**MATERIAL**

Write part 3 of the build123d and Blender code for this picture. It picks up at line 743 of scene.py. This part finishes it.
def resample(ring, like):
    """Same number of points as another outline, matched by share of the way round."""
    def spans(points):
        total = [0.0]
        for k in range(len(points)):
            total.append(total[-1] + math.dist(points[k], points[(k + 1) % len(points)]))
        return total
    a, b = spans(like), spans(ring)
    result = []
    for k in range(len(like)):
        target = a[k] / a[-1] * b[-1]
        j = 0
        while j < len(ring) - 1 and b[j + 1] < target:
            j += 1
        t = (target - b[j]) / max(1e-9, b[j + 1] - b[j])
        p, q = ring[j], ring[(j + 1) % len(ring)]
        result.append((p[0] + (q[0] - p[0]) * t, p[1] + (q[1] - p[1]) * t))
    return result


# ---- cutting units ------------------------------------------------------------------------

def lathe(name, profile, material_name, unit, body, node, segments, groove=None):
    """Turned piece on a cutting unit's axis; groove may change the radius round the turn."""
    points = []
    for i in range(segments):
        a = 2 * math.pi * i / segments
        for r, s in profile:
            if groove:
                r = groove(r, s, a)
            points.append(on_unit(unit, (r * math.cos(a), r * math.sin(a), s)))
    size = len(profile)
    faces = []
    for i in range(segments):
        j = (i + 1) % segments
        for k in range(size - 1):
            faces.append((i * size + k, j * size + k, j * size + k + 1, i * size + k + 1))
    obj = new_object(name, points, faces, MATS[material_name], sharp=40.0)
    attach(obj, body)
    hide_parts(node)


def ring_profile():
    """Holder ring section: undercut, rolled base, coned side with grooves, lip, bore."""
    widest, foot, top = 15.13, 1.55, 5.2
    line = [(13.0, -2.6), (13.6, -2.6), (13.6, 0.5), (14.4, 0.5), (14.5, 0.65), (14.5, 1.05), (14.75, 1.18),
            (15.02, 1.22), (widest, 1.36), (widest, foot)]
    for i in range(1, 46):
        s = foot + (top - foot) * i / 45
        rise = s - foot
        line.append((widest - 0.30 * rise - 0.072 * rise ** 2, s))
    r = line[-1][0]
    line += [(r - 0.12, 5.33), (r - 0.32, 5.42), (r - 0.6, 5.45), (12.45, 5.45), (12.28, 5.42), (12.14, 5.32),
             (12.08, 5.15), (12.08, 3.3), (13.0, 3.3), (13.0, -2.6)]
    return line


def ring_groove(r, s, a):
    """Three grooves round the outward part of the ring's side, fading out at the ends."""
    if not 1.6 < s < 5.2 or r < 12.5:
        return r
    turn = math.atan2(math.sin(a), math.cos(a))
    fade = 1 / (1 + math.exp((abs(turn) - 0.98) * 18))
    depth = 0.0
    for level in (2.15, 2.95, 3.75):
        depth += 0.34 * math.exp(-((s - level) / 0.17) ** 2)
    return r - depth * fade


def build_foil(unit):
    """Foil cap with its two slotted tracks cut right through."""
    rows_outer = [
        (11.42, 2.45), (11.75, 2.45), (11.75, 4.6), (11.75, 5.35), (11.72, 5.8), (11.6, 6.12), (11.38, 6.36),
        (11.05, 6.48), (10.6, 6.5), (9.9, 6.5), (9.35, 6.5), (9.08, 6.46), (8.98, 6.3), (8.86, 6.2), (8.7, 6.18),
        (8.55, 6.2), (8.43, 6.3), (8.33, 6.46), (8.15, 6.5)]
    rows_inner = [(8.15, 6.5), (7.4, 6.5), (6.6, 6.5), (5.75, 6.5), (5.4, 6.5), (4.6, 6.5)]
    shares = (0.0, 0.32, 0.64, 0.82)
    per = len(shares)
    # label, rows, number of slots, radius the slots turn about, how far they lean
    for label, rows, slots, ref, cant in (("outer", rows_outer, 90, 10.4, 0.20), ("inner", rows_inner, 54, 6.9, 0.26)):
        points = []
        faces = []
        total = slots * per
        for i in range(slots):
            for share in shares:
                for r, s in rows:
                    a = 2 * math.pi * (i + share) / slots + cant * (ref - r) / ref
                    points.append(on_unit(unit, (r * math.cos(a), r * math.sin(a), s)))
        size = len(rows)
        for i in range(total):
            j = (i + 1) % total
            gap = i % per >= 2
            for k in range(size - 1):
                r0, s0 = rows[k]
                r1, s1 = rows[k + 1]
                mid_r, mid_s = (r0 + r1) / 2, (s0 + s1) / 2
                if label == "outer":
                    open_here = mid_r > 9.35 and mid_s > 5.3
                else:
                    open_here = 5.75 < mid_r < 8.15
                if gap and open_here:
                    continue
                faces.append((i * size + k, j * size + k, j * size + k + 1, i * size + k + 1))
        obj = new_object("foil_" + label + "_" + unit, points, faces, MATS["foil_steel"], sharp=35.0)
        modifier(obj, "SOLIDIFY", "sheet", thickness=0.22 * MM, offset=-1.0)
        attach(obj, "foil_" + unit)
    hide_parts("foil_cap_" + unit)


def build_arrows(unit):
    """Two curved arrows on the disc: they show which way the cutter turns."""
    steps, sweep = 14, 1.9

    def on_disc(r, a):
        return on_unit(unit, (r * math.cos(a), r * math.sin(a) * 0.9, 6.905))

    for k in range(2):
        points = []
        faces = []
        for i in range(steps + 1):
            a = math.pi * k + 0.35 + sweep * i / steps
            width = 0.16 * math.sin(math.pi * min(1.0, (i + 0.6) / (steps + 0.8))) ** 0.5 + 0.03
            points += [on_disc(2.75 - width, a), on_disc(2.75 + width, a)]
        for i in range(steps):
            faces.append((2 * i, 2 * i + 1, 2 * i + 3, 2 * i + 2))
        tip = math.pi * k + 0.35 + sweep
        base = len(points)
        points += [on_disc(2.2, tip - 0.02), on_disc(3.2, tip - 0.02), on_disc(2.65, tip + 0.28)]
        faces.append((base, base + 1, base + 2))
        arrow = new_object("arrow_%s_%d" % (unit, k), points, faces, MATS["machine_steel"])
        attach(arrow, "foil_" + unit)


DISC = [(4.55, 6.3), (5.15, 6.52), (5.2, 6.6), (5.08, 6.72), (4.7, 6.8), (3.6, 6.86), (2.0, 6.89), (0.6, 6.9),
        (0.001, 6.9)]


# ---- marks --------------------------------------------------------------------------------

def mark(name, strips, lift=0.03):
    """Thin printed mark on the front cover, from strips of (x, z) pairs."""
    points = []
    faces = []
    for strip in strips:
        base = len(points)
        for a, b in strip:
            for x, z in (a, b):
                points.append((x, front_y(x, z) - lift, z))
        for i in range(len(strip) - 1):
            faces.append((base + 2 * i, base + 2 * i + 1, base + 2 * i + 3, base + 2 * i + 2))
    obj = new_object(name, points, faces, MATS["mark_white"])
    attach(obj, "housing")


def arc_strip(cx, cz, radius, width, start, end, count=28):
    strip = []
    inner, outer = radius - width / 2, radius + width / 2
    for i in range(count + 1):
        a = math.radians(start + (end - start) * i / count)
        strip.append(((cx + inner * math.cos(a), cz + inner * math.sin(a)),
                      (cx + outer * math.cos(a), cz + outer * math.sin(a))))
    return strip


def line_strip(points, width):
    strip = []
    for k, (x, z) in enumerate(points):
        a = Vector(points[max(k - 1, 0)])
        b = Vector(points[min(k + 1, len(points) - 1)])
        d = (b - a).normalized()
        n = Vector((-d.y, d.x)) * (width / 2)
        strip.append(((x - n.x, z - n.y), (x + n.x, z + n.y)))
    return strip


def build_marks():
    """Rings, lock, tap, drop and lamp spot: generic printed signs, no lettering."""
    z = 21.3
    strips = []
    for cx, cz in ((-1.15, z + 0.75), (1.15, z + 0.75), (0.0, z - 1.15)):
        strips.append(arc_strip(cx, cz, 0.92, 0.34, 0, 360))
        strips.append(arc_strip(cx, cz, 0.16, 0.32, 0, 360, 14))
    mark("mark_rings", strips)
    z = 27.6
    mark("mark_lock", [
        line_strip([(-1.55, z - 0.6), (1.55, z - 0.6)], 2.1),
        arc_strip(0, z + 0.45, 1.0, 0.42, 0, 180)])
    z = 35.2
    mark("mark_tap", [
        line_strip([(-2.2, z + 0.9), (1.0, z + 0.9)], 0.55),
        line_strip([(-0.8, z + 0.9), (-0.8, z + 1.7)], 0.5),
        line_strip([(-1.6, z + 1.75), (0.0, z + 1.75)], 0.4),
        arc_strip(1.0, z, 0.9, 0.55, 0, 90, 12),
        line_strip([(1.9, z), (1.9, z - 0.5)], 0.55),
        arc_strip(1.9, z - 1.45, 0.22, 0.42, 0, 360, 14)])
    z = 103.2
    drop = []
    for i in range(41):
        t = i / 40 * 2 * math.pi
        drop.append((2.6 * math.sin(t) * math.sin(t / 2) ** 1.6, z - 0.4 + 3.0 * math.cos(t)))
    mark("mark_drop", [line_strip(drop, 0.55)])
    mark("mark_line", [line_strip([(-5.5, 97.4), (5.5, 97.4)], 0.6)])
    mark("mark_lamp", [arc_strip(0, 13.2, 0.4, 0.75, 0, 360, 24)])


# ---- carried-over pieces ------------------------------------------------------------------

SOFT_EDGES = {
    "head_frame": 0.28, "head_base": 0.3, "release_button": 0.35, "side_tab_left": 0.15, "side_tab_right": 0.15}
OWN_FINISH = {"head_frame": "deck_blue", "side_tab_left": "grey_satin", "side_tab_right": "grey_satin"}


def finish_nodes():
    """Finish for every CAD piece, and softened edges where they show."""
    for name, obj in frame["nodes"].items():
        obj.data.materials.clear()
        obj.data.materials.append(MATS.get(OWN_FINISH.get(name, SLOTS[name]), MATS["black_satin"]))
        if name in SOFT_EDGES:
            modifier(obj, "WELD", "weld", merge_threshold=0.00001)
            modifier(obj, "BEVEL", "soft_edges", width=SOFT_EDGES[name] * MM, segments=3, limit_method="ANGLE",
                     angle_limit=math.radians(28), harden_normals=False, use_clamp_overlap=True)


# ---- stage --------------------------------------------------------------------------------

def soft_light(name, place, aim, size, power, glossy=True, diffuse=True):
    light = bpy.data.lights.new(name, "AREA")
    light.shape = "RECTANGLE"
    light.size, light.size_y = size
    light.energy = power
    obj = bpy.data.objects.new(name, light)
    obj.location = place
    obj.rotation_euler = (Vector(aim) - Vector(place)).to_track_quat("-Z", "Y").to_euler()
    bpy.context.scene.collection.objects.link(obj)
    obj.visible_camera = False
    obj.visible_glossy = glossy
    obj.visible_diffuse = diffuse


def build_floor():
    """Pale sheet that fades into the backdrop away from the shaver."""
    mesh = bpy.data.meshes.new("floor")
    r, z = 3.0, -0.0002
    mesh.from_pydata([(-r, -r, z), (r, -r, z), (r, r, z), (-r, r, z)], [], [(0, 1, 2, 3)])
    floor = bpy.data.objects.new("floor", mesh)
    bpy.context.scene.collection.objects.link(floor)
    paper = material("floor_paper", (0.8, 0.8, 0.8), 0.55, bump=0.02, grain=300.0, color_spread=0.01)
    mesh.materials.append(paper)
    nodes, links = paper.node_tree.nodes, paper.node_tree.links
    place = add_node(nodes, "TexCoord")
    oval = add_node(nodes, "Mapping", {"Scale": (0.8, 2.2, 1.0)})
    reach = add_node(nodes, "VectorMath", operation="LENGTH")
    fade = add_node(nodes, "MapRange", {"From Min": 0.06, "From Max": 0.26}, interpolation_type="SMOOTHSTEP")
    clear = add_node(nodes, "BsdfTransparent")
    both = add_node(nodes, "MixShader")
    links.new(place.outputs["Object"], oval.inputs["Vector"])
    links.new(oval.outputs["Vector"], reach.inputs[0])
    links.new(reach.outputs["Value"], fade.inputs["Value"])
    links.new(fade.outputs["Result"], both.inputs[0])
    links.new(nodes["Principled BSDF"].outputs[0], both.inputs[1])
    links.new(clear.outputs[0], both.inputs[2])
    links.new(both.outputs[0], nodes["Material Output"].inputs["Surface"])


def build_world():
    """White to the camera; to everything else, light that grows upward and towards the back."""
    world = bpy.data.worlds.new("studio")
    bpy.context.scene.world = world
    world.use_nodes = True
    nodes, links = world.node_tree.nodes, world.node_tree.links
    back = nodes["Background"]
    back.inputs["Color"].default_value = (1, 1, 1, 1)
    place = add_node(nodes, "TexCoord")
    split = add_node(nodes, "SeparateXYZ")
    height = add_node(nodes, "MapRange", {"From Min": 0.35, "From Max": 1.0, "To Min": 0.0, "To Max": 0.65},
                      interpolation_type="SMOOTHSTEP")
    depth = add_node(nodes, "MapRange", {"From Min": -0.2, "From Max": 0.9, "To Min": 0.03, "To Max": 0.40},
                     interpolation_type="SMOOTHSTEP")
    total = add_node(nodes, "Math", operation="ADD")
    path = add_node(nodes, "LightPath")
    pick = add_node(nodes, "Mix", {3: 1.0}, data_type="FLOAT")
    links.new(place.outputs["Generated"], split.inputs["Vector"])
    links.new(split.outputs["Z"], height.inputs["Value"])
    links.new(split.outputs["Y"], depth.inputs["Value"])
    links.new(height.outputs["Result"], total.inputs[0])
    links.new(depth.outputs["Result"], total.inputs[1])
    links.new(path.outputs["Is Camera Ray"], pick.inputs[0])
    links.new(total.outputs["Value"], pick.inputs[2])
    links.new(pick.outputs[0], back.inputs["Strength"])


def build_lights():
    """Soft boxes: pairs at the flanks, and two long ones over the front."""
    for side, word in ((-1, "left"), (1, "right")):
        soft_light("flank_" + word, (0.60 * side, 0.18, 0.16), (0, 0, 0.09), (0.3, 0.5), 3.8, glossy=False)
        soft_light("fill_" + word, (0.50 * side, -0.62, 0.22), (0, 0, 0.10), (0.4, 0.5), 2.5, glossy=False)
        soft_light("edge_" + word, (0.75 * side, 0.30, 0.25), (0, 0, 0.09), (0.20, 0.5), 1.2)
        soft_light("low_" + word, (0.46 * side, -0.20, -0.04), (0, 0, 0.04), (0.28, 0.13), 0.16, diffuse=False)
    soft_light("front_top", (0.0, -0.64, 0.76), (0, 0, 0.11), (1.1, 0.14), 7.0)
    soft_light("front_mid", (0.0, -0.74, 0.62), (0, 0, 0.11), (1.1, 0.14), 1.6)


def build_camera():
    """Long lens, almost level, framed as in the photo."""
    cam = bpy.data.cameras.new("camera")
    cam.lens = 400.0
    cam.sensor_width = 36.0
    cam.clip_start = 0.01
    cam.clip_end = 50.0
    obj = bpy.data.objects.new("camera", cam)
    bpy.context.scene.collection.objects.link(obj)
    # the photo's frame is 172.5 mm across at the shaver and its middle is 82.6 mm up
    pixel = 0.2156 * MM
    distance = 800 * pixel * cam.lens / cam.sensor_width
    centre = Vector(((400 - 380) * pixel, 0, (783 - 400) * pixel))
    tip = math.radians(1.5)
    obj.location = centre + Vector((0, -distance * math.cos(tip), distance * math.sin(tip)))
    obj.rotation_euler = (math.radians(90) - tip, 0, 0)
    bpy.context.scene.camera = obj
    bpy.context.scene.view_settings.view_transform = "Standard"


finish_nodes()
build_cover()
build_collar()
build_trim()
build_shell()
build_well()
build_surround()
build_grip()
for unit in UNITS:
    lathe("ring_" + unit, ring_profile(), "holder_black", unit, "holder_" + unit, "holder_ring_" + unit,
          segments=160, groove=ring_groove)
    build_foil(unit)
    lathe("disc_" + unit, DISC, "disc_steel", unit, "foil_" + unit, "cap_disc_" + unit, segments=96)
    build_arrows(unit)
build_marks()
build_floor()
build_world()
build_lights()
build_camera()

**WHAT IS REQUIRED**
Please write out exactly the lines from the start of the data through the line that contains "return result", both ends included, and nothing else.

**ANSWER**
Write part 3 of the build123d and Blender code for this picture. It picks up at line 743 of scene.py. This part finishes it.
def resample(ring, like):
    """Same number of points as another outline, matched by share of the way round."""
    def spans(points):
        total = [0.0]
        for k in range(len(points)):
            total.append(total[-1] + math.dist(points[k], points[(k + 1) % len(points)]))
        return total
    a, b = spans(like), spans(ring)
    result = []
    for k in range(len(like)):
        target = a[k] / a[-1] * b[-1]
        j = 0
        while j < len(ring) - 1 and b[j + 1] < target:
            j += 1
        t = (target - b[j]) / max(1e-9, b[j + 1] - b[j])
        p, q = ring[j], ring[(j + 1) % len(ring)]
        result.append((p[0] + (q[0] - p[0]) * t, p[1] + (q[1] - p[1]) * t))
    return result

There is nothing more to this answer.